Southern Plains Bison Pointers Oct 2017



 November is fast and busy with the business of planning for winter, marketing, and herd health management strategies. If you missed the fall planting season in the southern plains, you will need to plan for hay and other nutritional supplementation for bison herds. If you (did) plant during the fall ‘dust-in’ season – you’re probably either waiting for a rain or re-planting because of armyworms. It’s nature and there are no victims, only outcomes – and no ‘crying’ in baseball. That being said, and painfully true, the more native habitats are likely emerging for the cool season with perfection according to the rules of nature and just might take the lead on taking care of biz compared to anything we do this year. Wild Rye/ Onions/ Armadillo Medic and others will be a native nutritional powerhouse before you know it.

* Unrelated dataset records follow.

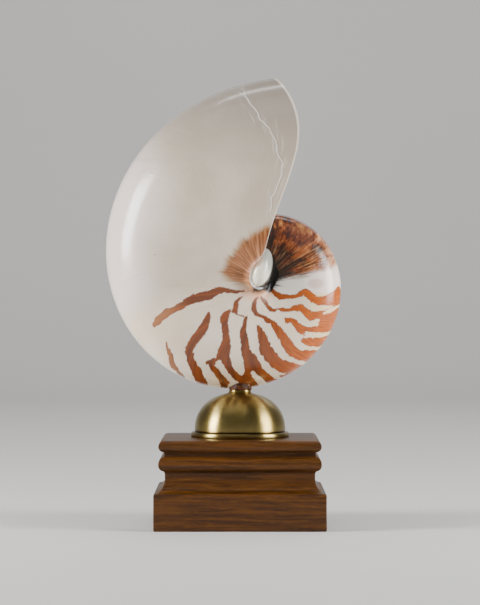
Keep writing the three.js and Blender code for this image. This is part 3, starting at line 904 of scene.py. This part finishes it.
class Finish:
    """A material with one principled shader."""

    def __init__(self, name, roughness=0.4, **constants):
        self.material = bpy.data.materials.new(name)
        self.material.use_nodes = True
        self.tree = self.material.node_tree
        self.shader = next(n for n in self.tree.nodes if n.type == "BSDF_PRINCIPLED")
        self.shader.inputs["Roughness"].default_value = roughness
        for label, value in constants.items():
            self.shader.inputs[label.replace("_", " ")].default_value = value
        self.object_place = self.node("ShaderNodeTexCoord").outputs["Object"]

    def node(self, kind, **settings):
        node = self.tree.nodes.new(kind)
        for label, value in settings.items():
            setattr(node, label, value)
        return node

    def put(self, value, place):
        if isinstance(value, Sum):
            self.tree.links.new(value.socket, place)
        elif hasattr(value, "is_output"):
            self.tree.links.new(value, place)
        else:
            place.default_value = value

    def number(self, name):
        return Sum(self.tree, self.node("ShaderNodeAttribute", attribute_name=name).outputs["Fac"])

    def axes(self):
        split = self.node("ShaderNodeSeparateXYZ")
        self.put(self.object_place, split.inputs[0])
        return [Sum(self.tree, socket) / MM for socket in split.outputs]

    def vector(self, x, y, z):
        join = self.node("ShaderNodeCombineXYZ")
        for place, value in zip(join.inputs, (x, y, z)):
            self.put(value, place)
        return join.outputs[0]

    def noise(self, scale, vector=None, detail=3.0, roughness=0.5, distortion=0.0):
        texture = self.node("ShaderNodeTexNoise")
        self.put(self.object_place if vector is None else vector, texture.inputs["Vector"])
        texture.inputs["Scale"].default_value = scale
        texture.inputs["Detail"].default_value = detail
        texture.inputs["Roughness"].default_value = roughness
        texture.inputs["Distortion"].default_value = distortion
        return Sum(self.tree, texture.outputs["Fac"])

    def step(self, value, low, high, to_low=0.0, to_high=1.0):
        ramp = self.node("ShaderNodeMapRange", interpolation_type="SMOOTHSTEP")
        self.put(value, ramp.inputs["Value"])
        ends = {"From Min": low, "From Max": high, "To Min": to_low, "To Max": to_high}
        for label, number in ends.items():
            ramp.inputs[label].default_value = number
        return Sum(self.tree, ramp.outputs["Result"])

    def blend(self, mask, under, over):
        # The node keeps its colour sockets after those for numbers and vectors.
        mix = self.node("ShaderNodeMix", data_type="RGBA", clamp_factor=True)
        self.put(mask, mix.inputs[0])
        self.put(srgb(under) if isinstance(under, str) else under, mix.inputs[6])
        self.put(srgb(over) if isinstance(over, str) else over, mix.inputs[7])
        return mix.outputs[2]

    def colour(self, value):
        self.put(value, self.shader.inputs["Base Color"])

    def rough(self, value):
        self.put(value, self.shader.inputs["Roughness"])

    def bump(self, height, depth_mm):
        bump = self.node("ShaderNodeBump")
        bump.inputs["Distance"].default_value = depth_mm * MM
        self.put(height, bump.inputs["Height"])
        self.put(bump.outputs[0], self.shader.inputs["Normal"])


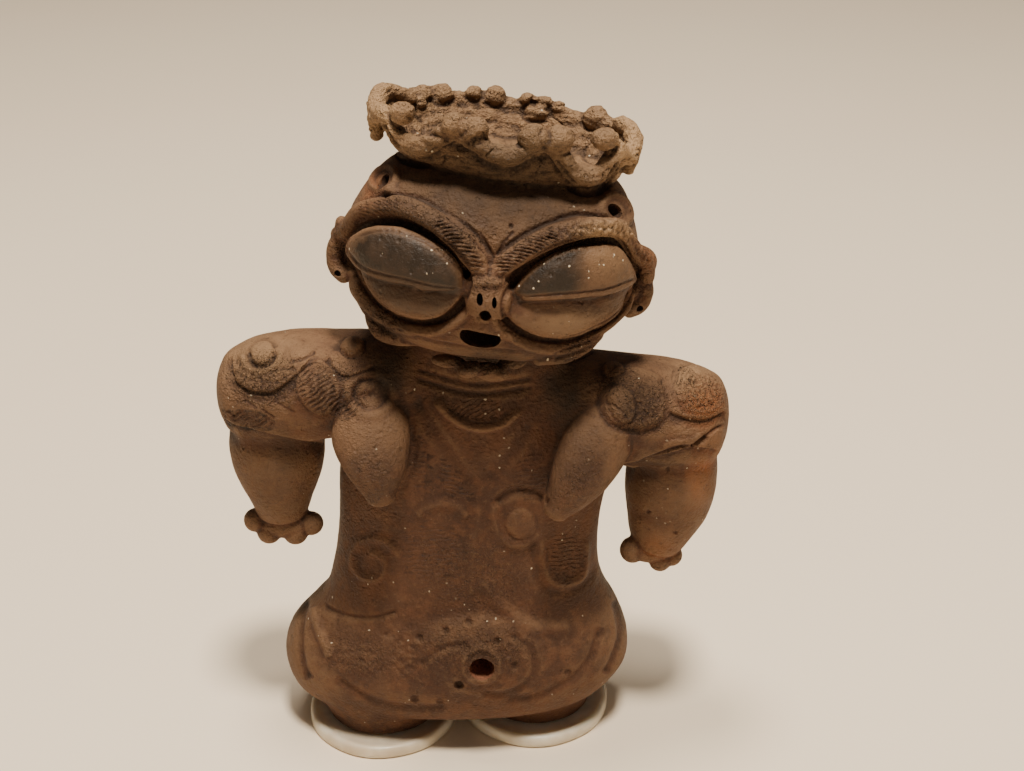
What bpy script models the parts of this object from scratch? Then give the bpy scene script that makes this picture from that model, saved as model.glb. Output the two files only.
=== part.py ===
"""A goggle-eyed clay figurine with broken legs, standing on two support rings.

The figure is one piece of fired clay, facing -Y. It is drawn in units, as shares of its own
height: x to the viewer's right, y to the back and z up, with the floor at 0. Lumps of clay are
fused into one skin, then cords and knobs are laid on it and fused again. Last, lines are pressed
into the skin as seen from the front or from the back, and the holes are cut.
"""

import math

import bmesh
import bpy
import numpy as np
from mathutils import Euler, Matrix, Vector
from mathutils.bvhtree import BVHTree

# Sizes, in metres
FIGURE_HEIGHT = 0.245
RING_HEIGHT = 0.005
RING_HOLE_RADIUS = 0.0125
RING_ROUNDING = 0.0012
RING_SPACE = 0.0005
SEAT_GAP = 0.0003
RING_SIDES = 40
RING_CHAMFER = 0.0007

# The drawing runs from the broken legs to the tops of the crown's knobs
BREAK_LEVEL = 5.3
TOP_LEVEL = 258.9
UNIT = FIGURE_HEIGHT / (TOP_LEVEL - BREAK_LEVEL)
LEG_PLACES = ((-30, -3.3), (31, 3.3))
LEG_RADIUS = 21.5
MIDDLE = (8, -3.7)
HEAD_LEAN = 7

# Fineness of the clay, in units, and the triangles that the solid may have
FORM_VOXEL = 1.2
FORM_SMOOTHING = 18
DETAIL_VOXEL = 1.1
JOIN_SMOOTHING = 2
SOLID_TRIANGLES = 6700

# A drawing is looked at from an azimuth and an elevation, in degrees
FRONT = (0, 27)
BACK = (180, 8)

CLAY_COLOUR = (0.23, 0.12, 0.07, 1)
RING_COLOUR = (0.72, 0.68, 0.58, 1)


def clear_scene():
    for obj in list(bpy.data.objects):
        bpy.data.objects.remove(obj)


# Lumps of clay


def through(keys, steps):
    """Rows read from a Catmull-Rom curve through the key rows."""
    keys = np.asarray(keys, float)
    ends = np.vstack([2 * keys[0] - keys[1], keys, 2 * keys[-1] - keys[-2]])
    rows = []
    for i in range(len(keys) - 1):
        before, start, end, after = ends[i : i + 4]
        for t in np.linspace(0, 1, steps, endpoint=False):
            rows.append(
                start
                + 0.5 * t * (end - before)
                + 0.5 * t * t * (2 * before - 5 * start + 4 * end - after)
                + 0.5 * t**3 * (3 * start - before - 3 * end + after)
            )
    rows.append(keys[-1])
    return np.array(rows)


def domed(ring, direction, roundness):
    """Shrinking copies of an end ring, which close a loft with a dome."""
    centre, along, wide, deep = ring
    steps = 5
    made = []
    for k in range(1, steps + 1):
        turn = math.pi / 2 * k / (steps + 0.4)
        lift = direction * roundness * min(wide, deep) * math.sin(turn)
        made.append((centre + along * lift, along, wide * math.cos(turn), deep * math.cos(turn)))
    return made


def add_lump(clay, keys, square=2.0, roundness=0.5, lean=None, sides=48):
    """A loft through oval sections (x, y, z, half width, half depth), whose depth lies along Y.

    The sections stand across the path, or all lean towards +X by the angle given."""
    rows = through(keys, 6)
    along = np.gradient(rows[:, :3], axis=0)
    along /= np.linalg.norm(along, axis=1)[:, None]
    if lean is not None:
        along[:] = (math.sin(math.radians(lean)), 0, math.cos(math.radians(lean)))
    rings = [
        (Vector(row[:3]), Vector(way), max(row[3], 0.1), max(row[4], 0.1))
        for row, way in zip(rows, along)
    ]
    rings = domed(rings[0], -1, roundness)[::-1] + rings + domed(rings[-1], 1, roundness)
    loops = []
    for centre, way, wide, deep in rings:
        side = way.cross(Vector((0, 1, 0))).normalized()
        back = side.cross(way).normalized()
        loop = []
        for k in range(sides):
            turn = 2 * math.pi * k / sides
            c, s = math.cos(turn), math.sin(turn)
            reach = (abs(c) ** square + abs(s) ** square) ** (-1 / square)
            loop.append(centre + side * (wide * reach * c) + back * (deep * reach * s))
        loops.append(loop)
    clay.bridge(loops)


class Clay:
    """Closed lumps of points and faces, gathered before they are fused."""

    def __init__(self):
        self.points = []
        self.faces = []

    def bridge(self, loops):
        """One closed body through rings of points that all have the same count."""
        first = len(self.points)
        count = len(loops[0])
        for loop in loops:
            self.points.extend(tuple(point) for point in loop)
        for row in range(len(loops) - 1):
            low = first + row * count
            for k in range(count):
                n = (k + 1) % count
                self.faces.append((low + k, low + n, low + count + n, low + count + k))
        self.faces.append(tuple(range(first + count - 1, first - 1, -1)))
        last = first + (len(loops) - 1) * count
        self.faces.append(tuple(range(last, last + count)))

    def add_mesh(self, mesh, place=Matrix()):
        first = len(self.points)
        self.points.extend(tuple(place @ vertex.co) for vertex in mesh.vertices)
        self.faces.extend(tuple(first + k for k in face.vertices) for face in mesh.polygons)

    def mesh(self):
        mesh = bpy.data.meshes.new("clay")
        mesh.from_pydata(self.points, [], self.faces)
        return mesh


def ball(sides):
    """A ball's mesh, of radius 1."""
    name = "ball_%d" % sides
    if name not in bpy.data.meshes:
        body = bmesh.new()
        bmesh.ops.create_uvsphere(body, u_segments=sides, v_segments=sides // 2, radius=1)
        body.to_mesh(bpy.data.meshes.new(name))
        body.free()
    return bpy.data.meshes[name]


def add_ball(clay, centre, radii, turned=(0, 0, 0), sides=20):
    if not hasattr(radii, "__len__"):
        radii = (radii, radii, radii)
    turn = Euler([math.radians(angle) for angle in turned]).to_matrix().to_4x4()
    clay.add_mesh(ball(sides), Matrix.Translation(centre) @ turn @ Matrix.Diagonal((*radii, 1)))


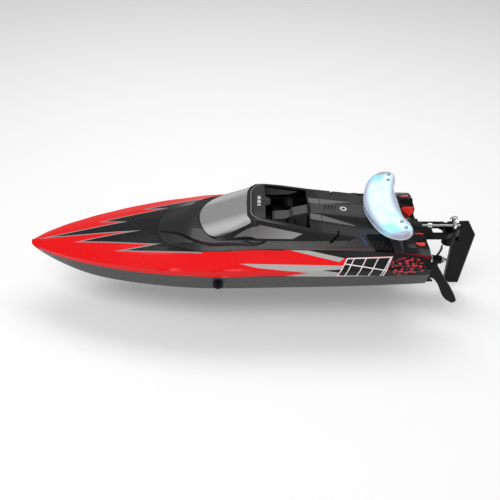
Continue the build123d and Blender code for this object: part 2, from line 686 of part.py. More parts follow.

Other ‘bizyness’ includes; planning your vaccine, bison-work and worming strategy for fall/winter. Communicating with other bison ranchers is a wise thing to do. There may be new information available to help you care for your herd. This is one reason to attend bison association conferences and glean from others what may (or may not) apply to your herd. Personally, I always learn something when I attend.

This time of year is precious for bison. It’s the time that we can humanely, economically and functionally have our hands on them and check in on their health. We ascertain health in multiple ways including weight, bred or open, seamen tested viable and have the opportunity supply them with a little help in an alien North America. So – what do I mean by the latter? I mean deploying a ‘strategery’ for pathobiological threats and parasitism. This may be different for every herd, so know your enemies by-way of evidence from testing, and react accordingly. This requires lab work and identification of herd health antagonists. If you have had no health issues, your herd is perfect and wonderful – don’t fix what ain’t broken, but keep learning all you can (about your herd) in hopes that you can administer prevention instead of cures.

Get ready – get set – and then just do it!